### Problem to solve
Return each entry exactly, omitting nothing.

Extracted records:

# # #

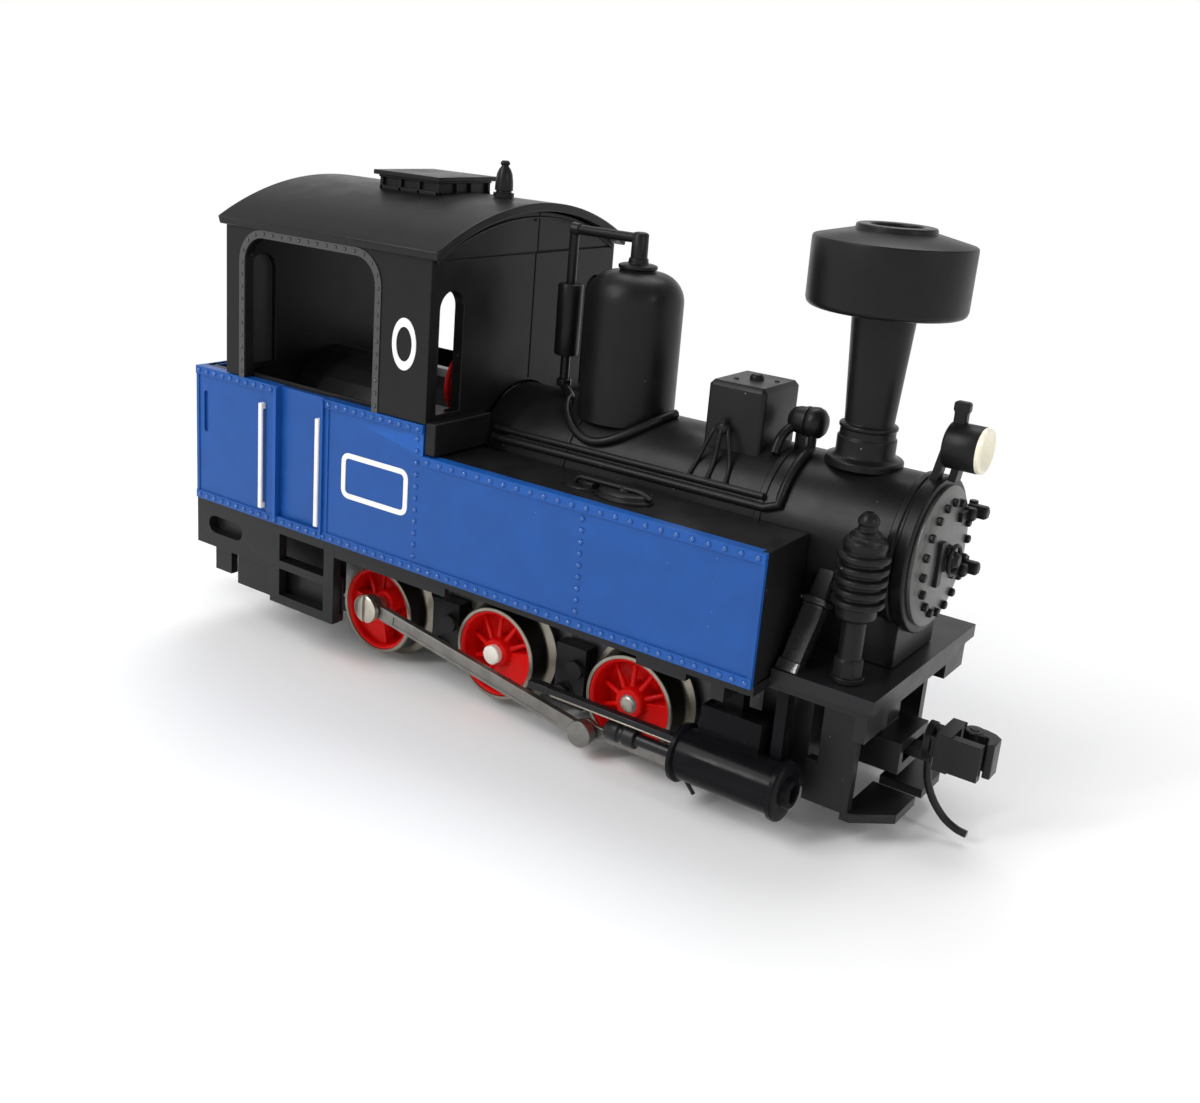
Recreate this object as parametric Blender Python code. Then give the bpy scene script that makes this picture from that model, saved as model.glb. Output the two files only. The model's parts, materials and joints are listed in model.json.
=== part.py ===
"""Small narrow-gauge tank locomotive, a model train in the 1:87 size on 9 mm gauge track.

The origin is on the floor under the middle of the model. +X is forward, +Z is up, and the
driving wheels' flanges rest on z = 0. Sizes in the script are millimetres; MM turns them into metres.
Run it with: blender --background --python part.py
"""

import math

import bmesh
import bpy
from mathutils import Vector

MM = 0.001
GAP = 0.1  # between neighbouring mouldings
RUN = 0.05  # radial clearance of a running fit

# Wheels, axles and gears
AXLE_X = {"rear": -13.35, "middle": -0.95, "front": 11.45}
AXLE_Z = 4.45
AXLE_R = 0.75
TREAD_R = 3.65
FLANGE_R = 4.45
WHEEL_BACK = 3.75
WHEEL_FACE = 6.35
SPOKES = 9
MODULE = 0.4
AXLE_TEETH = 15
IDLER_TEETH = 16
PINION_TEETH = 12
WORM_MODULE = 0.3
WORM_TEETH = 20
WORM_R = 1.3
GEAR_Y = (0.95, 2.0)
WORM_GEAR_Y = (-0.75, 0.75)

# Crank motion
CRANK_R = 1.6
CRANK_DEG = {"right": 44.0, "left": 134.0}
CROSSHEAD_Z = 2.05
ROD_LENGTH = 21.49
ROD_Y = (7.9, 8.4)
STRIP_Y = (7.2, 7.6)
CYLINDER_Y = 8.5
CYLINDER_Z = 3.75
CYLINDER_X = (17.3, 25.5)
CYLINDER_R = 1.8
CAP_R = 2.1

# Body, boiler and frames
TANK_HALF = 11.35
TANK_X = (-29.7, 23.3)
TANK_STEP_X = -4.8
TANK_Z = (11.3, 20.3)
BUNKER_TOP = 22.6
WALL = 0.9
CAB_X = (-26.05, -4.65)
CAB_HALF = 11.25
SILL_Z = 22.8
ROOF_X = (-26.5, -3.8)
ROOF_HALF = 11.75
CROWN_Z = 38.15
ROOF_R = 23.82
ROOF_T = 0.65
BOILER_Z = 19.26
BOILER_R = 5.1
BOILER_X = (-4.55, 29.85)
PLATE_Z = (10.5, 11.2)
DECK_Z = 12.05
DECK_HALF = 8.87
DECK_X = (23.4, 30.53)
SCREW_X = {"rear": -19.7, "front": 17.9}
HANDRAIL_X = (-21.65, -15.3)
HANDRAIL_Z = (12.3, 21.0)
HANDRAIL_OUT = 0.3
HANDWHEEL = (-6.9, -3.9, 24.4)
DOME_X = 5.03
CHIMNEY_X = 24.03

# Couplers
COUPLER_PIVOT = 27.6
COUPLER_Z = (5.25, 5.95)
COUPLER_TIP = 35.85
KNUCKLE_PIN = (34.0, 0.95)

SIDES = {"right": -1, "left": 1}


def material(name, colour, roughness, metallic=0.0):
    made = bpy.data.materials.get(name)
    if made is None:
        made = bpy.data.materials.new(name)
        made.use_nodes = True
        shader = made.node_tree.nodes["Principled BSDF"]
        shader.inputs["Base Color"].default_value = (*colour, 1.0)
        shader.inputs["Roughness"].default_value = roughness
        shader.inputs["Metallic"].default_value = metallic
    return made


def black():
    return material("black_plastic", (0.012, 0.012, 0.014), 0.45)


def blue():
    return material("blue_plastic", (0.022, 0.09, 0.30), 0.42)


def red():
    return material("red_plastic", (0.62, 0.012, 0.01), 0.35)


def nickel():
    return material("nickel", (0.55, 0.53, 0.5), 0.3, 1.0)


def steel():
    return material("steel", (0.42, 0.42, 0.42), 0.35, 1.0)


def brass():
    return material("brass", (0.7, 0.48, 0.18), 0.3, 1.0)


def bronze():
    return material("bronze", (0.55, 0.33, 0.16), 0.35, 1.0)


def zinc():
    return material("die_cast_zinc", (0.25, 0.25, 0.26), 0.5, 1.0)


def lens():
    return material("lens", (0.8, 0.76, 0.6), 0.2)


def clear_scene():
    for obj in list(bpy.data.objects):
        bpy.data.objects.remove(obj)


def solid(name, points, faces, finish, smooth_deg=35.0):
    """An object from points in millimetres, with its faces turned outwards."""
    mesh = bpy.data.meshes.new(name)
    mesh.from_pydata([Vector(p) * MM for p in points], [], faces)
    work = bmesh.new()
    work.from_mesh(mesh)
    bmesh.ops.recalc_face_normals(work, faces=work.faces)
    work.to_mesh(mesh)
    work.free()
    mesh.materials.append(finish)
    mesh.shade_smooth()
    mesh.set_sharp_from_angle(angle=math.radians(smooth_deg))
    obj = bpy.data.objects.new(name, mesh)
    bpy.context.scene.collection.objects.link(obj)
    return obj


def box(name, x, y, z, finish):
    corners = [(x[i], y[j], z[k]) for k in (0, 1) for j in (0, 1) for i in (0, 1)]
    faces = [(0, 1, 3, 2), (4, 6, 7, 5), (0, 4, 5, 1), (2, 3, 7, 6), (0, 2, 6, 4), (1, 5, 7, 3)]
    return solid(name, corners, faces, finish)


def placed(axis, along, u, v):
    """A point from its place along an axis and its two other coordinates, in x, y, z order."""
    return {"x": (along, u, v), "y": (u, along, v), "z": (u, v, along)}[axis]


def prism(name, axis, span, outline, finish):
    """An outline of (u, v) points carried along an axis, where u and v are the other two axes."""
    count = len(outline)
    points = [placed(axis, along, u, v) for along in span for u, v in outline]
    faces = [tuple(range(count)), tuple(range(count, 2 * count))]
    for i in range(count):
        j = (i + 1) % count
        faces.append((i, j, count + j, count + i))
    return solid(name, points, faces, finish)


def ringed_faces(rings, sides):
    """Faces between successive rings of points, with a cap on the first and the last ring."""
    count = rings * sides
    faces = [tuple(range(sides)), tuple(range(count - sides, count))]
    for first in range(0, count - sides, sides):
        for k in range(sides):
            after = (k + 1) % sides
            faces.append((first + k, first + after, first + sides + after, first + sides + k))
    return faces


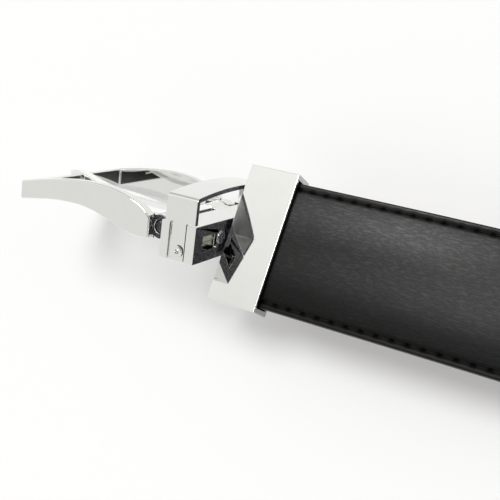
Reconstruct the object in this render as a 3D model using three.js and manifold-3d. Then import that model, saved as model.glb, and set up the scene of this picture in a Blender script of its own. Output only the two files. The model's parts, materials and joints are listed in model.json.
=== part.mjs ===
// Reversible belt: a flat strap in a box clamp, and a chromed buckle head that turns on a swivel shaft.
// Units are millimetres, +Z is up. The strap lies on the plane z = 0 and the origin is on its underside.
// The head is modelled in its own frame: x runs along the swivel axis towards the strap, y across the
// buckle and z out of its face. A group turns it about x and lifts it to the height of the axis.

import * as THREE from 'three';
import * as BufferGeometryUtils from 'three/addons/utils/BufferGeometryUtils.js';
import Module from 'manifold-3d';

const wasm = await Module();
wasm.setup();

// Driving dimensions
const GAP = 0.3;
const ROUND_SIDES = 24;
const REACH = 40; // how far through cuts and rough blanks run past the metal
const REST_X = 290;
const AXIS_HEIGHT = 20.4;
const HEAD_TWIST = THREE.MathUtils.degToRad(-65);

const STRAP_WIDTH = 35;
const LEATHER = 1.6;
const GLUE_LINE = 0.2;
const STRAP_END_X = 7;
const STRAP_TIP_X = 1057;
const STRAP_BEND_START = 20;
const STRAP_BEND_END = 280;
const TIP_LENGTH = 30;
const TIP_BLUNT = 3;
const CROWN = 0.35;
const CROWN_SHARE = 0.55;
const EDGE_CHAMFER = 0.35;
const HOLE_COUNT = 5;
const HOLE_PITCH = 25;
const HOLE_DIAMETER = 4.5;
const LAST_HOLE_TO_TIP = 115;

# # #

### Exercise solution
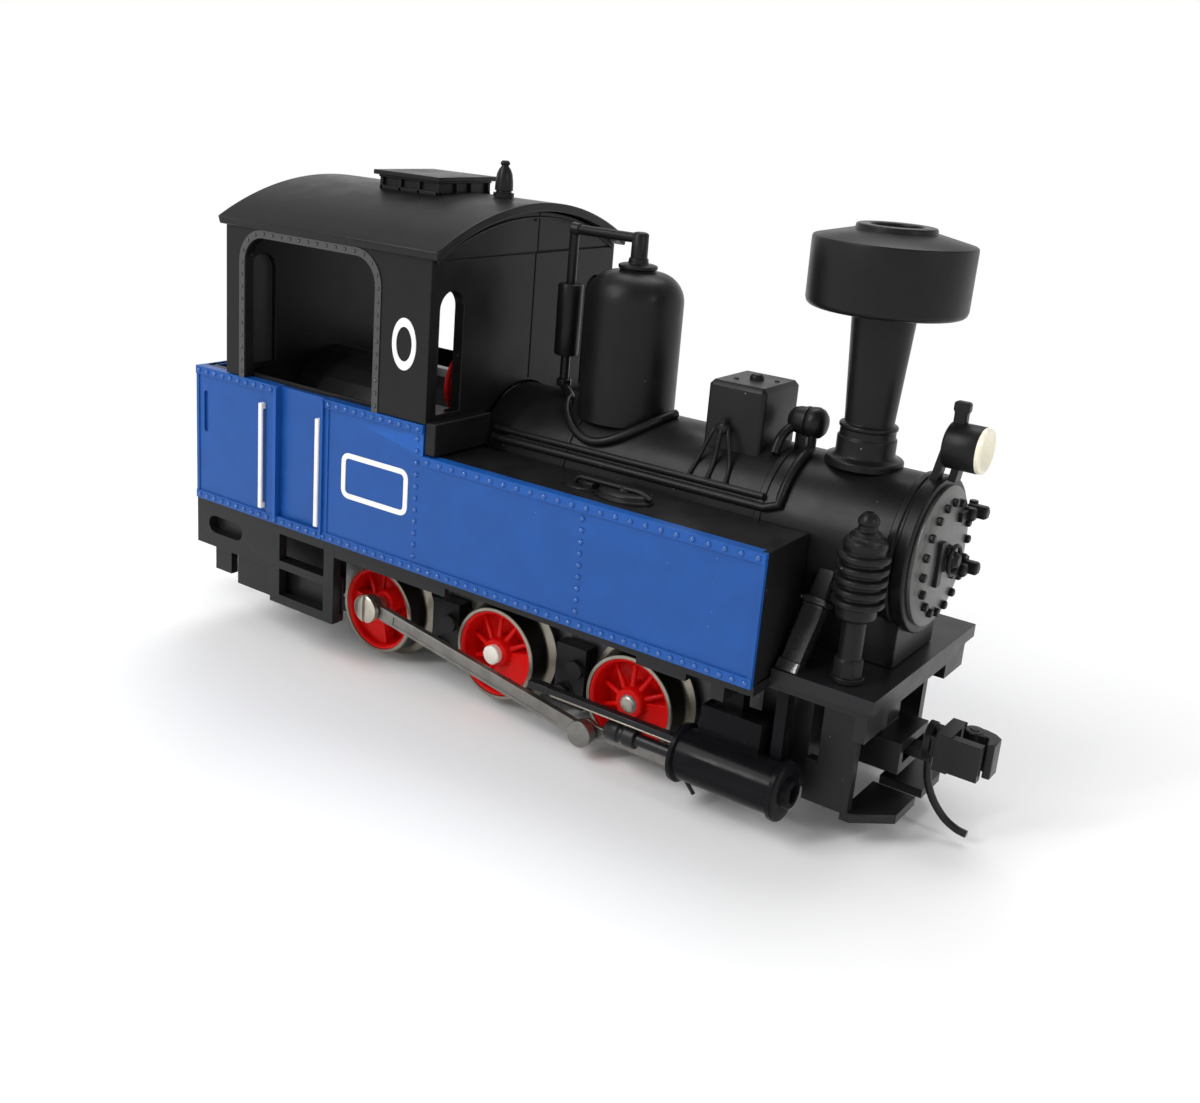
Recreate this object as parametric Blender Python code. Then give the bpy scene script that makes this picture from that model, saved as model.glb. Output the two files only. The model's parts, materials and joints are listed in model.json.
=== part.py ===
"""Small narrow-gauge tank locomotive, a model train in the 1:87 size on 9 mm gauge track.

The origin is on the floor under the middle of the model. +X is forward, +Z is up, and the
driving wheels' flanges rest on z = 0. Sizes in the script are millimetres; MM turns them into metres.
Run it with: blender --background --python part.py
"""

import math

import bmesh
import bpy
from mathutils import Vector

MM = 0.001
GAP = 0.1  # between neighbouring mouldings
RUN = 0.05  # radial clearance of a running fit

# Wheels, axles and gears
AXLE_X = {"rear": -13.35, "middle": -0.95, "front": 11.45}
AXLE_Z = 4.45
AXLE_R = 0.75
TREAD_R = 3.65
FLANGE_R = 4.45
WHEEL_BACK = 3.75
WHEEL_FACE = 6.35
SPOKES = 9
MODULE = 0.4
AXLE_TEETH = 15
IDLER_TEETH = 16
PINION_TEETH = 12
WORM_MODULE = 0.3
WORM_TEETH = 20
WORM_R = 1.3
GEAR_Y = (0.95, 2.0)
WORM_GEAR_Y = (-0.75, 0.75)

# Crank motion
CRANK_R = 1.6
CRANK_DEG = {"right": 44.0, "left": 134.0}
CROSSHEAD_Z = 2.05
ROD_LENGTH = 21.49
ROD_Y = (7.9, 8.4)
STRIP_Y = (7.2, 7.6)
CYLINDER_Y = 8.5
CYLINDER_Z = 3.75
CYLINDER_X = (17.3, 25.5)
CYLINDER_R = 1.8
CAP_R = 2.1

# Body, boiler and frames
TANK_HALF = 11.35
TANK_X = (-29.7, 23.3)
TANK_STEP_X = -4.8
TANK_Z = (11.3, 20.3)
BUNKER_TOP = 22.6
WALL = 0.9
CAB_X = (-26.05, -4.65)
CAB_HALF = 11.25
SILL_Z = 22.8
ROOF_X = (-26.5, -3.8)
ROOF_HALF = 11.75
CROWN_Z = 38.15
ROOF_R = 23.82
ROOF_T = 0.65
BOILER_Z = 19.26
BOILER_R = 5.1
BOILER_X = (-4.55, 29.85)
PLATE_Z = (10.5, 11.2)
DECK_Z = 12.05
DECK_HALF = 8.87
DECK_X = (23.4, 30.53)
SCREW_X = {"rear": -19.7, "front": 17.9}
HANDRAIL_X = (-21.65, -15.3)
HANDRAIL_Z = (12.3, 21.0)
HANDRAIL_OUT = 0.3
HANDWHEEL = (-6.9, -3.9, 24.4)
DOME_X = 5.03
CHIMNEY_X = 24.03

# Couplers
COUPLER_PIVOT = 27.6
COUPLER_Z = (5.25, 5.95)
COUPLER_TIP = 35.85
KNUCKLE_PIN = (34.0, 0.95)

SIDES = {"right": -1, "left": 1}


def material(name, colour, roughness, metallic=0.0):
    made = bpy.data.materials.get(name)
    if made is None:
        made = bpy.data.materials.new(name)
        made.use_nodes = True
        shader = made.node_tree.nodes["Principled BSDF"]
        shader.inputs["Base Color"].default_value = (*colour, 1.0)
        shader.inputs["Roughness"].default_value = roughness
        shader.inputs["Metallic"].default_value = metallic
    return made


def black():
    return material("black_plastic", (0.012, 0.012, 0.014), 0.45)


def blue():
    return material("blue_plastic", (0.022, 0.09, 0.30), 0.42)


def red():
    return material("red_plastic", (0.62, 0.012, 0.01), 0.35)


def nickel():
    return material("nickel", (0.55, 0.53, 0.5), 0.3, 1.0)


def steel():
    return material("steel", (0.42, 0.42, 0.42), 0.35, 1.0)


def brass():
    return material("brass", (0.7, 0.48, 0.18), 0.3, 1.0)


def bronze():
    return material("bronze", (0.55, 0.33, 0.16), 0.35, 1.0)


def zinc():
    return material("die_cast_zinc", (0.25, 0.25, 0.26), 0.5, 1.0)


def lens():
    return material("lens", (0.8, 0.76, 0.6), 0.2)


def clear_scene():
    for obj in list(bpy.data.objects):
        bpy.data.objects.remove(obj)


def solid(name, points, faces, finish, smooth_deg=35.0):
    """An object from points in millimetres, with its faces turned outwards."""
    mesh = bpy.data.meshes.new(name)
    mesh.from_pydata([Vector(p) * MM for p in points], [], faces)
    work = bmesh.new()
    work.from_mesh(mesh)
    bmesh.ops.recalc_face_normals(work, faces=work.faces)
    work.to_mesh(mesh)
    work.free()
    mesh.materials.append(finish)
    mesh.shade_smooth()
    mesh.set_sharp_from_angle(angle=math.radians(smooth_deg))
    obj = bpy.data.objects.new(name, mesh)
    bpy.context.scene.collection.objects.link(obj)
    return obj


def box(name, x, y, z, finish):
    corners = [(x[i], y[j], z[k]) for k in (0, 1) for j in (0, 1) for i in (0, 1)]
    faces = [(0, 1, 3, 2), (4, 6, 7, 5), (0, 4, 5, 1), (2, 3, 7, 6), (0, 2, 6, 4), (1, 5, 7, 3)]
    return solid(name, corners, faces, finish)


def placed(axis, along, u, v):
    """A point from its place along an axis and its two other coordinates, in x, y, z order."""
    return {"x": (along, u, v), "y": (u, along, v), "z": (u, v, along)}[axis]


def prism(name, axis, span, outline, finish):
    """An outline of (u, v) points carried along an axis, where u and v are the other two axes."""
    count = len(outline)
    points = [placed(axis, along, u, v) for along in span for u, v in outline]
    faces = [tuple(range(count)), tuple(range(count, 2 * count))]
    for i in range(count):
        j = (i + 1) % count
        faces.append((i, j, count + j, count + i))
    return solid(name, points, faces, finish)


def ringed_faces(rings, sides):
    """Faces between successive rings of points, with a cap on the first and the last ring."""
    count = rings * sides
    faces = [tuple(range(sides)), tuple(range(count - sides, count))]
    for first in range(0, count - sides, sides):
        for k in range(sides):
            after = (k + 1) % sides
            faces.append((first + k, first + after, first + sides + after, first + sides + k))
    return faces


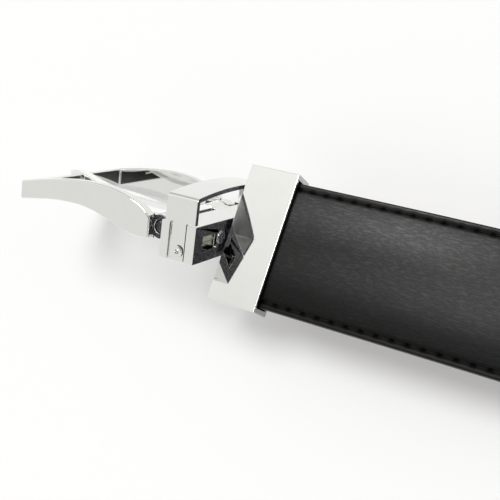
Reconstruct the object in this render as a 3D model using three.js and manifold-3d. Then import that model, saved as model.glb, and set up the scene of this picture in a Blender script of its own. Output only the two files. The model's parts, materials and joints are listed in model.json.
=== part.mjs ===
// Reversible belt: a flat strap in a box clamp, and a chromed buckle head that turns on a swivel shaft.
// Units are millimetres, +Z is up. The strap lies on the plane z = 0 and the origin is on its underside.
// The head is modelled in its own frame: x runs along the swivel axis towards the strap, y across the
// buckle and z out of its face. A group turns it about x and lifts it to the height of the axis.

import * as THREE from 'three';
import * as BufferGeometryUtils from 'three/addons/utils/BufferGeometryUtils.js';
import Module from 'manifold-3d';

const wasm = await Module();
wasm.setup();

// Driving dimensions
const GAP = 0.3;
const ROUND_SIDES = 24;
const REACH = 40; // how far through cuts and rough blanks run past the metal
const REST_X = 290;
const AXIS_HEIGHT = 20.4;
const HEAD_TWIST = THREE.MathUtils.degToRad(-65);

const STRAP_WIDTH = 35;
const LEATHER = 1.6;
const GLUE_LINE = 0.2;
const STRAP_END_X = 7;
const STRAP_TIP_X = 1057;
const STRAP_BEND_START = 20;
const STRAP_BEND_END = 280;
const TIP_LENGTH = 30;
const TIP_BLUNT = 3;
const CROWN = 0.35;
const CROWN_SHARE = 0.55;
const EDGE_CHAMFER = 0.35;
const HOLE_COUNT = 5;
const HOLE_PITCH = 25;
const HOLE_DIAMETER = 4.5;
const LAST_HOLE_TO_TIP = 115;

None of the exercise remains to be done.